Noise control of serrated trailing edge airfoil under small incidence angle

Inspired by the silent flight capability of owls, the serrated trailing edge design is considered as an effective method to reduce the turbulent boundary layer-trailing edge interference noise. In this study, the near-field flow and noise characteristics of a NACA 0012 airfoil with additional serrated trailing edges are investigated in detail using an implicit large eddy simulation approach with Reynolds number Re = 9.6 \times 10^4, far-field Mach number Ma = 0.1631, and angle of attack \alpha = 4^ \circ . The simulation adopts unstructured grids with 70 million degrees of freedom. In this particular calculation, a small sawtooth-shaped rough strip is added to the airfoil surface to facilitate the fast transition to turbulence for both straight and serrated trailing edge cases.
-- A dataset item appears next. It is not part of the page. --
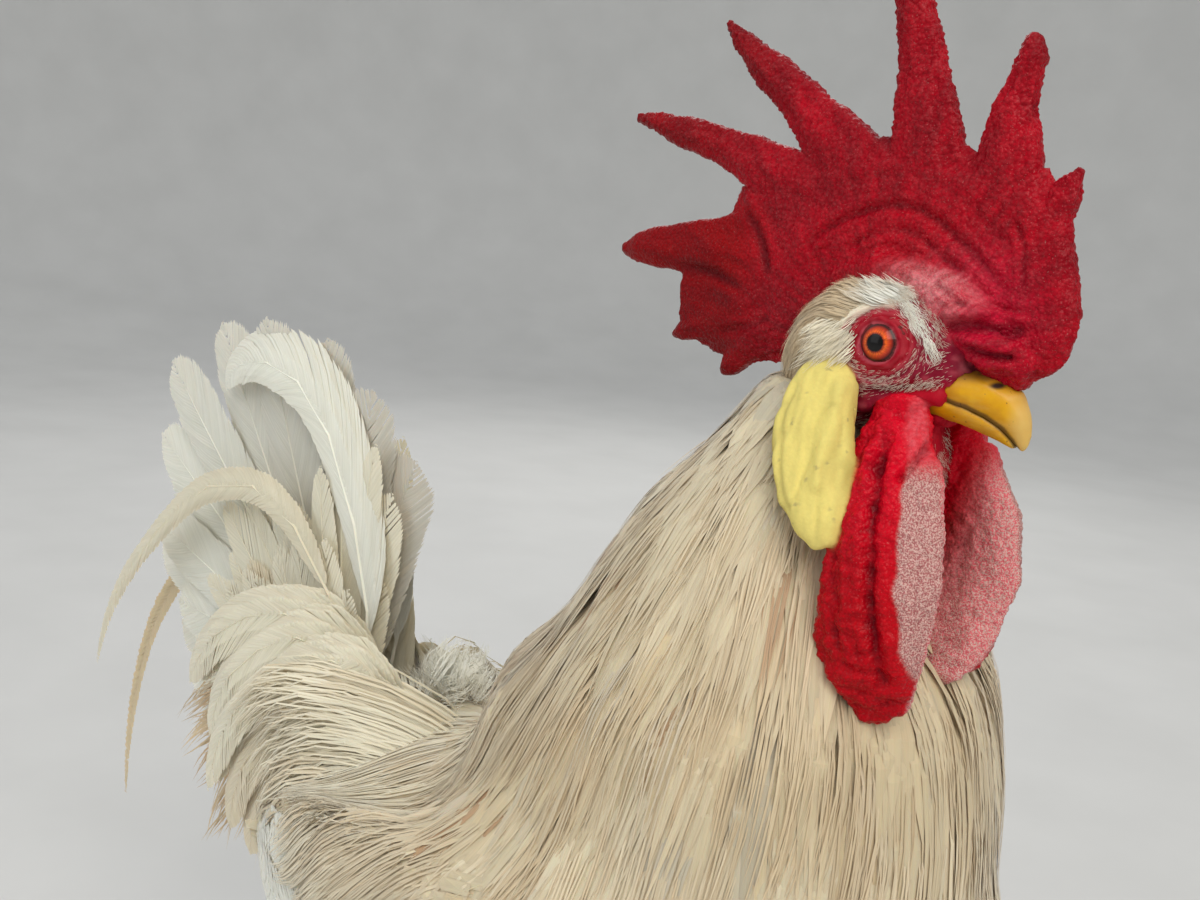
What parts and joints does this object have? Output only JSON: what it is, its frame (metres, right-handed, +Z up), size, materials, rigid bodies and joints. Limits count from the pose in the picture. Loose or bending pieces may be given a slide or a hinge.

At an angle of attack of 4°, an increase in noise radiation is observed with respect to that at an angle of attack of 0°, with a deflection of the primary radiation direction and a noise reduction of about 2.5 dB in this direction. The flow analysis shows that the sawtooth induces the regularly distributed vortex pair structures at its sides, which facilitates noise reduction in the far-field. The analysis of the wall pressure fluctuation shows that the sawtooth mainly changes the space-time correlation properties near the trailing edges, and the space-time correlation properties of the pressure cannot be described by the existing velocity-based Taylor or elliptical correlation models. In addition, the sawtooth suppresses the noise radiation while causing some loss to the aerodynamic performance of the airfoil.